Dry Dock Imperial Pumpkin Ale: Herbal and spicy, this supercharged pumpkin beer is not for the faint of heart. Big allspice, clove and ginger wash across the sip, with vanilla creamer sweetness pooling in the center. It’s reminiscent of a cocktail, with brandy and ginger sweetness that sticks on the lips; share the bottle with an equally spice-loving friend.
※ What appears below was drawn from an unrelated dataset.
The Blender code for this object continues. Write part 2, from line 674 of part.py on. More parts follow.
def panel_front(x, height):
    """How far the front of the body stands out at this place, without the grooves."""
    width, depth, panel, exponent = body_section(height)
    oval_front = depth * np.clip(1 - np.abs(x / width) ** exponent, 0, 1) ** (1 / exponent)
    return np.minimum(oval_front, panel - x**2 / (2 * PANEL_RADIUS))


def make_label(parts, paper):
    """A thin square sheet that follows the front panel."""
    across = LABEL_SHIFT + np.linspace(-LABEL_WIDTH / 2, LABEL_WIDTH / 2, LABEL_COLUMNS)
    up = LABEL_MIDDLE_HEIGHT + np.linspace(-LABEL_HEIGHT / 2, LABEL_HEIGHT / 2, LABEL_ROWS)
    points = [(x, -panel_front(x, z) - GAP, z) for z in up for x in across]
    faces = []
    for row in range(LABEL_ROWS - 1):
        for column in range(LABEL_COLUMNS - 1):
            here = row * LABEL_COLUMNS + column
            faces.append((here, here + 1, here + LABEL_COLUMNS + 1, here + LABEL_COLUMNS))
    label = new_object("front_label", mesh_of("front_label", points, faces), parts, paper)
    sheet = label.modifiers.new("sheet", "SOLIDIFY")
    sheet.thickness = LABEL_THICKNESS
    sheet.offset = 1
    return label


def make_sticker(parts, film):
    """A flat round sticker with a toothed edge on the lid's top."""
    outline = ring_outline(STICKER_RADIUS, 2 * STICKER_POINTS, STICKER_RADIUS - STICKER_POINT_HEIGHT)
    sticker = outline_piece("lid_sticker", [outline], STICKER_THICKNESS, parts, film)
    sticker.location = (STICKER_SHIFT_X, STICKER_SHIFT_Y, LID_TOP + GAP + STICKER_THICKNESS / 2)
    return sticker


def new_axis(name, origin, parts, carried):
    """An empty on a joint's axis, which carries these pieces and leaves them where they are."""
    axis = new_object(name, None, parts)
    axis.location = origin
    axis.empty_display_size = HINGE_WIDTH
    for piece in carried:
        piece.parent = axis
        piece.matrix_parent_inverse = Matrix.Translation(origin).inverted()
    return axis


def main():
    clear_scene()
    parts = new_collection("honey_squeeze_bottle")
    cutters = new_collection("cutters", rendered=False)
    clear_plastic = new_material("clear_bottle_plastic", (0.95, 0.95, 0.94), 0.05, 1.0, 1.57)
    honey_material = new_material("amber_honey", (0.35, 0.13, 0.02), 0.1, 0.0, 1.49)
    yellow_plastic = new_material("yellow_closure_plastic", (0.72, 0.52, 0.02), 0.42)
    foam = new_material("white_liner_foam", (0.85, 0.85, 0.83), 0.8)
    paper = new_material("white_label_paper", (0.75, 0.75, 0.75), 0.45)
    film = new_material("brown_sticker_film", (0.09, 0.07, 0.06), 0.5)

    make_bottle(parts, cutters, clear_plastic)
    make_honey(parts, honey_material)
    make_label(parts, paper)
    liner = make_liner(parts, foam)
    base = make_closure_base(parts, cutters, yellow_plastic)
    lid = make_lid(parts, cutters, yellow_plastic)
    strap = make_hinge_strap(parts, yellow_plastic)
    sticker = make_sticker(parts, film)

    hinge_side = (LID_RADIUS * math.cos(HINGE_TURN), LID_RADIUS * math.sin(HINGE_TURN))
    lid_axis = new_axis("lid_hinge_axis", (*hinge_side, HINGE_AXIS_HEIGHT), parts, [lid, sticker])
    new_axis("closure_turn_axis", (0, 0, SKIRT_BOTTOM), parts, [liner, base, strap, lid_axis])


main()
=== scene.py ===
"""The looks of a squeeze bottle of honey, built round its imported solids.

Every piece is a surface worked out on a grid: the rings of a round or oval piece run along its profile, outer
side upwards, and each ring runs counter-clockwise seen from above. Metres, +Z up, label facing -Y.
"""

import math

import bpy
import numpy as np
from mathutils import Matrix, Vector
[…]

Coronado Barrel Aged Punk’in Drublic: We preferred this brandy barrel-aged version of Punk’in Drublic to its regular sibling; grapelike brandy notes blanket the oak- and vanilla-studded sip before it wraps up with smooth plum-laced notes that linger after the swallow. It’s complex and warmly spiced; drink this slowly on a couch with a fireplace.
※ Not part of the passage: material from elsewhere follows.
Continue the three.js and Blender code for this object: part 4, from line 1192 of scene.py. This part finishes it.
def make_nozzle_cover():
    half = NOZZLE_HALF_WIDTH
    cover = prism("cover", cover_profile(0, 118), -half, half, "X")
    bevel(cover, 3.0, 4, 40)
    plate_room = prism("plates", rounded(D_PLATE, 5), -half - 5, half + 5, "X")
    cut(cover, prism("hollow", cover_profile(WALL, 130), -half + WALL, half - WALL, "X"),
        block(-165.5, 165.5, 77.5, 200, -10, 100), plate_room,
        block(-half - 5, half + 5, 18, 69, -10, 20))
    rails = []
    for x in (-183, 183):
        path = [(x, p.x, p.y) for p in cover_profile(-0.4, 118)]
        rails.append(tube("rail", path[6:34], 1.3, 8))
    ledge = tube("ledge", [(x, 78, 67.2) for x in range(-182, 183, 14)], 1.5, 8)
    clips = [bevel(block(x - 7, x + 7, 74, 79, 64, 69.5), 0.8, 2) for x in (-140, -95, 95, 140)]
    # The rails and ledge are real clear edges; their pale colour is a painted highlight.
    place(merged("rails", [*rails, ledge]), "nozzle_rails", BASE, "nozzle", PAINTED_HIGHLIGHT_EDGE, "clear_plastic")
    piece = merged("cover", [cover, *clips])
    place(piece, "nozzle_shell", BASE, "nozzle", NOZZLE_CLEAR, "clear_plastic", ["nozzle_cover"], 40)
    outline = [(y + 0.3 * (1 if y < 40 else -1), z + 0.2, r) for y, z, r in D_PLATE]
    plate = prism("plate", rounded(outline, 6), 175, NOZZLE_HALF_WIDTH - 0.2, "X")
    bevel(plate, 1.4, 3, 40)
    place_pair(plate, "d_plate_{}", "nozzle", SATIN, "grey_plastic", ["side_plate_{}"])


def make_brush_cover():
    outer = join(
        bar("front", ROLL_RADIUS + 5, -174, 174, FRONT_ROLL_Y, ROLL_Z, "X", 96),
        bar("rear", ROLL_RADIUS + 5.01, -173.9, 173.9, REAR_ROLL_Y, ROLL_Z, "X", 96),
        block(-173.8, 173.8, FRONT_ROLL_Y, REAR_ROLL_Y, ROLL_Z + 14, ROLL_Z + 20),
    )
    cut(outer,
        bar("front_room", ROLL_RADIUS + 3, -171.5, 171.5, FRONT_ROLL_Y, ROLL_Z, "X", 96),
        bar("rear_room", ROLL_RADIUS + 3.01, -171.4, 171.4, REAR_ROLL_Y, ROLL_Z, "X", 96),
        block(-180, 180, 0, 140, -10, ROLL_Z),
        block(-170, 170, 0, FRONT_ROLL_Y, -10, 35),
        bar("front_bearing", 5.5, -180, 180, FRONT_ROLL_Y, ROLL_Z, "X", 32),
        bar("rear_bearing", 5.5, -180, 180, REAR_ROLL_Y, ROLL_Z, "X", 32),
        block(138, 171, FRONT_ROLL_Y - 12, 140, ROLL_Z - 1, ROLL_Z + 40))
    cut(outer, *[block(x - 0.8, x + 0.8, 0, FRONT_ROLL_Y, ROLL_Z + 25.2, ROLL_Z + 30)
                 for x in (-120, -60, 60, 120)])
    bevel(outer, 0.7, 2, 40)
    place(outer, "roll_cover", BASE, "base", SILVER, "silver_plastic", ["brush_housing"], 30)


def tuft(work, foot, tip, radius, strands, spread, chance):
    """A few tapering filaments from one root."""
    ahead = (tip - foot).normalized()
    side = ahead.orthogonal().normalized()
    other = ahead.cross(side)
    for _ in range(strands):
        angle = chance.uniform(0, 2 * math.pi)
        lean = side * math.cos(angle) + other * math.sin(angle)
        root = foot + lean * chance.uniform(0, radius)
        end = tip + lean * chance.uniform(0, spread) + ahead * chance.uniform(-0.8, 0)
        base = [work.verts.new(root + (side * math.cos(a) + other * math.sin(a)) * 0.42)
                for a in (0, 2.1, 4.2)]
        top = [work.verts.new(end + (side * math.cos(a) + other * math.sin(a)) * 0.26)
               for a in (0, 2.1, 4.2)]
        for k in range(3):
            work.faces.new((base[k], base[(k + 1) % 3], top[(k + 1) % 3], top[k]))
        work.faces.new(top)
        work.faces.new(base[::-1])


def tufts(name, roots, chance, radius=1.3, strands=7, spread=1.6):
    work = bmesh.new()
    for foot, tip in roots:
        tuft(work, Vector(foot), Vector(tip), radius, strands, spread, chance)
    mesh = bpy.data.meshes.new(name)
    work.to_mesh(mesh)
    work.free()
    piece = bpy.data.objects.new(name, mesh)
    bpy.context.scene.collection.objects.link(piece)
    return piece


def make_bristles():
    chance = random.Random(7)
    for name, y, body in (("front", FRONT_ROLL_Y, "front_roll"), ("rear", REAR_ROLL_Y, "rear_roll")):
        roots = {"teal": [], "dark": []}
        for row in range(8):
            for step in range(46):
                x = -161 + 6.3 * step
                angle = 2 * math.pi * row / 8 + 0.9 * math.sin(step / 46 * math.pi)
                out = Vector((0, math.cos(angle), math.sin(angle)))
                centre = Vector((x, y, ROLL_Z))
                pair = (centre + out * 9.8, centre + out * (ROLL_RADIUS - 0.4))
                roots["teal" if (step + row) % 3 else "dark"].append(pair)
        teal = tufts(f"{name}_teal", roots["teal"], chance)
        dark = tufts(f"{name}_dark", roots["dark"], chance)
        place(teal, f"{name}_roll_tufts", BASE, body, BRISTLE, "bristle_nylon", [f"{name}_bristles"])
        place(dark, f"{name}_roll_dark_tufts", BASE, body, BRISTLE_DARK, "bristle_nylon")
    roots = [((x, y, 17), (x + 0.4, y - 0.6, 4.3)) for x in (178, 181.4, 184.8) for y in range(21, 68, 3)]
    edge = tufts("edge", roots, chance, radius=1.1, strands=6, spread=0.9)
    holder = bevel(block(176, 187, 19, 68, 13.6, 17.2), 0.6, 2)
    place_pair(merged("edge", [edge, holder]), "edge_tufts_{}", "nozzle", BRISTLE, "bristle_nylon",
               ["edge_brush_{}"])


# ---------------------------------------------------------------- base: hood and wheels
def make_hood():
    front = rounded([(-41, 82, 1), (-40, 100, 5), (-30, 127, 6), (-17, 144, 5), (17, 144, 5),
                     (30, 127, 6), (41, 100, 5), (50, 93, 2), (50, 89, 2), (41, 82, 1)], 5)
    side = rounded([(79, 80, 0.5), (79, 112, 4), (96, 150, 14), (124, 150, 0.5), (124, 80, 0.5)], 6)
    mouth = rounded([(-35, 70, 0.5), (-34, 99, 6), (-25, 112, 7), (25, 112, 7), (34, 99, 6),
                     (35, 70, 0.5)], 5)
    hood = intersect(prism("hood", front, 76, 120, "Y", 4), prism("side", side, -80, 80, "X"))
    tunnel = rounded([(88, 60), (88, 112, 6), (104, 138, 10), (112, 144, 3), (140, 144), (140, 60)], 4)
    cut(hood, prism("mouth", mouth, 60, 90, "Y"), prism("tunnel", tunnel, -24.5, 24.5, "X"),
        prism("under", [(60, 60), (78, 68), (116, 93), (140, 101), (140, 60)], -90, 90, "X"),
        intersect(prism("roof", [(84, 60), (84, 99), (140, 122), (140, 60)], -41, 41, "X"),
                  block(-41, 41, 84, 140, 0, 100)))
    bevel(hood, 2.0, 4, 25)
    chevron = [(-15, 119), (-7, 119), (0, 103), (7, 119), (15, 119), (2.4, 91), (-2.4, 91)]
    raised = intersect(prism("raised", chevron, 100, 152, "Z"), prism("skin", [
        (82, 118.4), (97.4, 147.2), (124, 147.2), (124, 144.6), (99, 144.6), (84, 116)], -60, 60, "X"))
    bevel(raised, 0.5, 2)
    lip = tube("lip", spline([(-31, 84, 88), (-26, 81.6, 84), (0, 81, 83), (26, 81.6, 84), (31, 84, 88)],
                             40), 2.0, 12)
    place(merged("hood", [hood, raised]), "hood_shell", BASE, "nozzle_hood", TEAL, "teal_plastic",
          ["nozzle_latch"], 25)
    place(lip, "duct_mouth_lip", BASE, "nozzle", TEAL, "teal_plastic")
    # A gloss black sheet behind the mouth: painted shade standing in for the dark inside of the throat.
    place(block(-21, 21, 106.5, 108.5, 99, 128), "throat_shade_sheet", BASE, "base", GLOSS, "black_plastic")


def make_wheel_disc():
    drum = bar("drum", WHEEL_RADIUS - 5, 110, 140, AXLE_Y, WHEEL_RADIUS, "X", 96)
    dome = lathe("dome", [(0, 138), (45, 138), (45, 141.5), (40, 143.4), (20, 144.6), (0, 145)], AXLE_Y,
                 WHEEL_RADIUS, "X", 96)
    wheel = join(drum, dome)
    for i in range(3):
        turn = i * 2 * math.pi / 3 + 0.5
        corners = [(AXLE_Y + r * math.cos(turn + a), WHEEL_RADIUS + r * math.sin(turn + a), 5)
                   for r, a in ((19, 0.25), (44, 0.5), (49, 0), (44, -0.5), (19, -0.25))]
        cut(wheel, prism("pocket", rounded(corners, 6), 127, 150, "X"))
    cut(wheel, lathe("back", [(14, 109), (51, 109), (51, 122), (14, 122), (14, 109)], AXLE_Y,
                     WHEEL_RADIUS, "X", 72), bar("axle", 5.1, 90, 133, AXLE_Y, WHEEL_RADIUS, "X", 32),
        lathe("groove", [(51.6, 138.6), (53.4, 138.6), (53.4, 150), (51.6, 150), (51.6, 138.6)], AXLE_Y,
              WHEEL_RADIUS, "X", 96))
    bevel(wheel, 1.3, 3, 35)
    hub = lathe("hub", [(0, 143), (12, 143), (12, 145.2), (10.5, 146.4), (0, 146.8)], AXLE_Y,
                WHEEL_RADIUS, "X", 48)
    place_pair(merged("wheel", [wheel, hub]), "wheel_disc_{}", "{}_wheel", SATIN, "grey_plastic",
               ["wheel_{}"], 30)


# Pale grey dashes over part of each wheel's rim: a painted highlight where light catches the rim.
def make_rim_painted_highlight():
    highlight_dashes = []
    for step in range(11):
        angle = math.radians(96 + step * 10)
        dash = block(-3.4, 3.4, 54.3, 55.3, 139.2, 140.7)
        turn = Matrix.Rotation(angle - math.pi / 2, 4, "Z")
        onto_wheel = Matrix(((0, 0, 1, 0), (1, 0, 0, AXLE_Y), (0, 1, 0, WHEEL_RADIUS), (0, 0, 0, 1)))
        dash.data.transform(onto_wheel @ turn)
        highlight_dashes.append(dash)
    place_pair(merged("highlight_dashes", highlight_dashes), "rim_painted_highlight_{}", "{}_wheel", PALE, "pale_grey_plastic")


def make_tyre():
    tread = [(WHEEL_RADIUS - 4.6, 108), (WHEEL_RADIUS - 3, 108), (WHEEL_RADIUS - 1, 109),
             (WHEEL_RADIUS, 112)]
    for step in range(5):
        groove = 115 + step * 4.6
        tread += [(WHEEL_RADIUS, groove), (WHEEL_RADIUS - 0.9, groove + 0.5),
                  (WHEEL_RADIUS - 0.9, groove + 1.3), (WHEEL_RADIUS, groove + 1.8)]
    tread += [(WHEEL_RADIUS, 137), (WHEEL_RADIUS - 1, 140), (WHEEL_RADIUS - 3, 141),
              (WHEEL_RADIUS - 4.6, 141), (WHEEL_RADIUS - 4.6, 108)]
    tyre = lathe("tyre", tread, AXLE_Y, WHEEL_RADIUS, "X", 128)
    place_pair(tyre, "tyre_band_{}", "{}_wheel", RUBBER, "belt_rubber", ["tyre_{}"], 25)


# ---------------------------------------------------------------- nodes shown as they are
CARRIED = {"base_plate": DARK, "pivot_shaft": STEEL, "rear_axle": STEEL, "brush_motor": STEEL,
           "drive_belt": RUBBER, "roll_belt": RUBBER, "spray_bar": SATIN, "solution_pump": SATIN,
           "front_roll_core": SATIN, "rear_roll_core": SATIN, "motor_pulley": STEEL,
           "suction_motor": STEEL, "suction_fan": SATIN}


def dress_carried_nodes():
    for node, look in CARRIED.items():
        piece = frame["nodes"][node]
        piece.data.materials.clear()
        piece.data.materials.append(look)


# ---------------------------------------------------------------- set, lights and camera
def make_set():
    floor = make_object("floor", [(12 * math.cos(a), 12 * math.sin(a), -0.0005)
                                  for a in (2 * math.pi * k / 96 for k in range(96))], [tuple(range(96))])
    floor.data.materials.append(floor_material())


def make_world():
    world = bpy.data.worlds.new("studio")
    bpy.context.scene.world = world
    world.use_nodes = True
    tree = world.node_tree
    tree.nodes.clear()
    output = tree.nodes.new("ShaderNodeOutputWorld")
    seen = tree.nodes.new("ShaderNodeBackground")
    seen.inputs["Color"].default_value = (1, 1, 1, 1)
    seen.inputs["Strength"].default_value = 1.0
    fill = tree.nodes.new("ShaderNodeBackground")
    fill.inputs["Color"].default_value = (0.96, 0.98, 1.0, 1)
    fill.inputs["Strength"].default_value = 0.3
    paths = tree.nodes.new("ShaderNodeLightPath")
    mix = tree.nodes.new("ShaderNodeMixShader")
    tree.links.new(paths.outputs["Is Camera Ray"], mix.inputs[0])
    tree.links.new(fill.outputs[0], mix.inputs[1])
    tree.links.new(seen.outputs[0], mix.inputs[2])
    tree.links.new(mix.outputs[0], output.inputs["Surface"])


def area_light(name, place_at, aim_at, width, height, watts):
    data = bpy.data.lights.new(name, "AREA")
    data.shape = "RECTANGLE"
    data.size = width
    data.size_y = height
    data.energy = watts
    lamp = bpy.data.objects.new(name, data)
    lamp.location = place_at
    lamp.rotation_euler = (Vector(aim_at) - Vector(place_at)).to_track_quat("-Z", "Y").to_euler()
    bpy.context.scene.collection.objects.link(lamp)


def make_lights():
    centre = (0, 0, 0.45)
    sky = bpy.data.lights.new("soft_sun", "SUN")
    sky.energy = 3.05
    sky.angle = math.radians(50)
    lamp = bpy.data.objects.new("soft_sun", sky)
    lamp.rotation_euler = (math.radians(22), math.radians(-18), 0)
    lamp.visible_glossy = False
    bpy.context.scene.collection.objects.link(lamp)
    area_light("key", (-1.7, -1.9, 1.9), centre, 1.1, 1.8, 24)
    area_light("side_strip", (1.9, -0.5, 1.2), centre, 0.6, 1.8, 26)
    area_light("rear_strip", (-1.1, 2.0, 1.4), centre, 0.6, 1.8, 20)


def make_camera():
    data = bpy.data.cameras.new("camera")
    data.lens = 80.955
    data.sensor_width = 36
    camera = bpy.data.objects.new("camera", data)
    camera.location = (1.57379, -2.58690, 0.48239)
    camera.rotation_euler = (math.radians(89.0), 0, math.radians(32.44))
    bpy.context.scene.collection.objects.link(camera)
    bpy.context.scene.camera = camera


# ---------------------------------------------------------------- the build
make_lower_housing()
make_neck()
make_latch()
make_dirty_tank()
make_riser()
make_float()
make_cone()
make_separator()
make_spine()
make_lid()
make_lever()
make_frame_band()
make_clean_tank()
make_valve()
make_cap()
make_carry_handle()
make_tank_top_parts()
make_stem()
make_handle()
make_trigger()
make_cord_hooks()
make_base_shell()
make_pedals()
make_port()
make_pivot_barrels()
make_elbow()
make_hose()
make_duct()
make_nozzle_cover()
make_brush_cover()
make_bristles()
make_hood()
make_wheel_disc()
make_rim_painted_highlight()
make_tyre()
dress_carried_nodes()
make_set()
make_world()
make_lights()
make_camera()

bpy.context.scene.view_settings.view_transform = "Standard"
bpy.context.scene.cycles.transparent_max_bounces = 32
Elysian Punkuccino: Elysian is pumpkin beer royalty, not only for hosting the Great Pumpkin Beer Fest 11 years running, but for releasing a slew of spiced gourd beers each year that rank among our favorites. Punkuccino is a treat for coffee beer lovers; Stumptown’s coldbrew coffee added to the batch yields those roasty bean flavors, plus a harmonious dose of cinnamon and earthy pumpkin. Despite the coffee, the beer finishes creamer-sweet with cinnamon sugar at the edges.
St. Arnold Bourbon Barrel Imperial Pumpkin: This is a sipper…you’ll probably want a hip flask, not a snifter, for this bad boy. Bourbon spice starts the sip, with vanilla and orange zest, too, plus dark caramelized brown sugar. Midway, it’s all about the interplay of bourbon and spices, while the base beer contributes dark fruit like plums, raisins and dark currant to the prickly swallow. It left our tongues tingling, in a great way.